Construction and spectrum of the Anderson Hamiltonian with white noise potential on $\mathbf{R}^2$ and $\mathbf{R}^3$
Yueh-Sheng Hsu, Cyril Labbé
TL;DR
This work provides a rigorous construction of the Anderson Hamiltonian $\mathcal{H}=-\Delta+\xi$ with white-noise potential on $\mathbb{R}^2$ and $\mathbb{R}^3$ by leveraging the parabolic Anderson model and a Klein–Landau semigroup framework. It renormalizes the ill-defined distributional potential, builds the PAM semigroup, and obtains a self-adjoint generator as the strong resolvent limit of renormalized operators; in 2D and 3D, it is shown that the spectrum is almost surely the entire real line.
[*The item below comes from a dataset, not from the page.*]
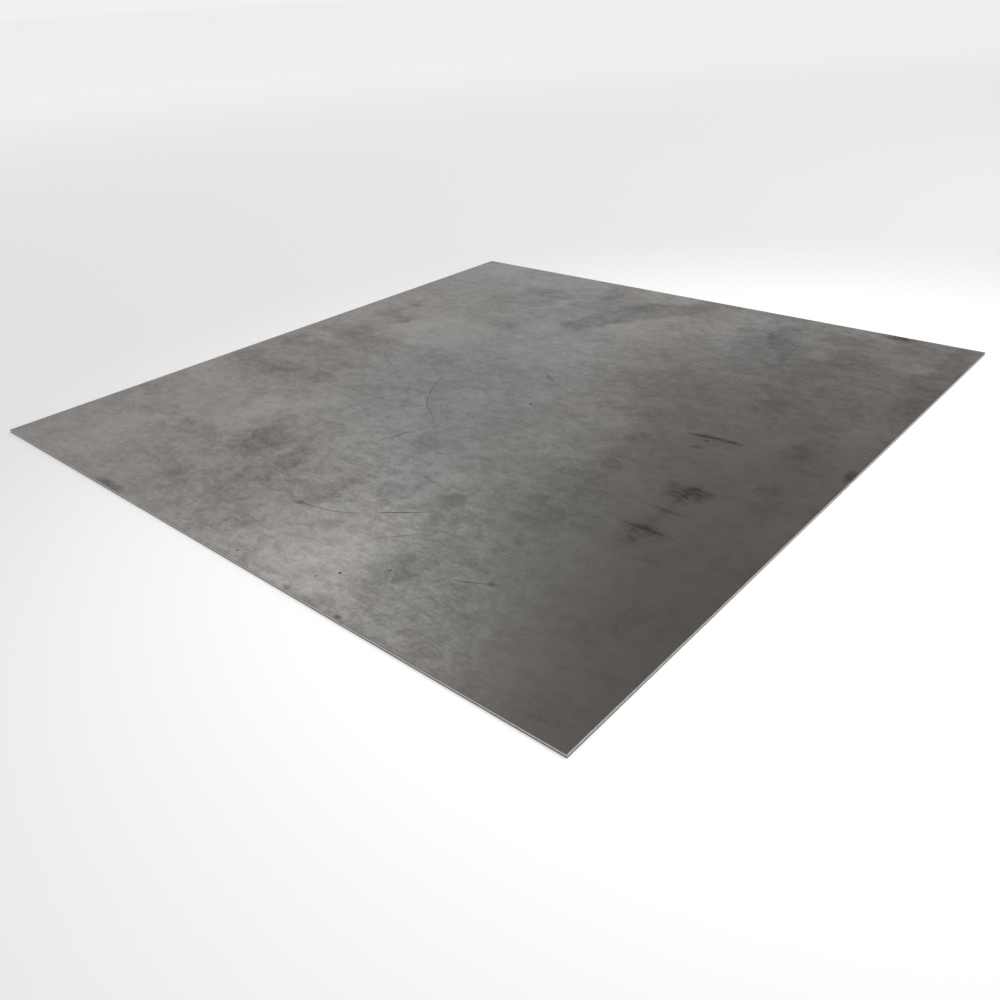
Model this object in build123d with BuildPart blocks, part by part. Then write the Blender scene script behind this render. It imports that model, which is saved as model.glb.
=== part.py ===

The analysis hinges on enhanced noise spaces for PAM in 2D, and regularity-structures techniques for PAM in 3D, together with a Kotani-type argument that transfers Weyl-sequence reasoning to the singular setting. The results offer a robust, broadly applicable methodology for singular random differential operators beyond the present model, with implications for spectral theory and stochastic PDE renormalization.
Abstract
We propose a simple construction of the Anderson Hamiltonian with white noise potential on $\mathbf{R}^2$ and $\mathbf{R}^3$ based on the solution theory of the parabolic Anderson model. It relies on a theorem of Klein and Landau [KL81] that associates a unique self-adjoint generator to a symmetric semigroup satisfying some mild assumptions. Then, we show that almost surely the spectrum of this random Schrödinger operator is $\mathbf{R}$. To prove this result, we extend the method of Kotani [Kot85] to our setting of singular random operators.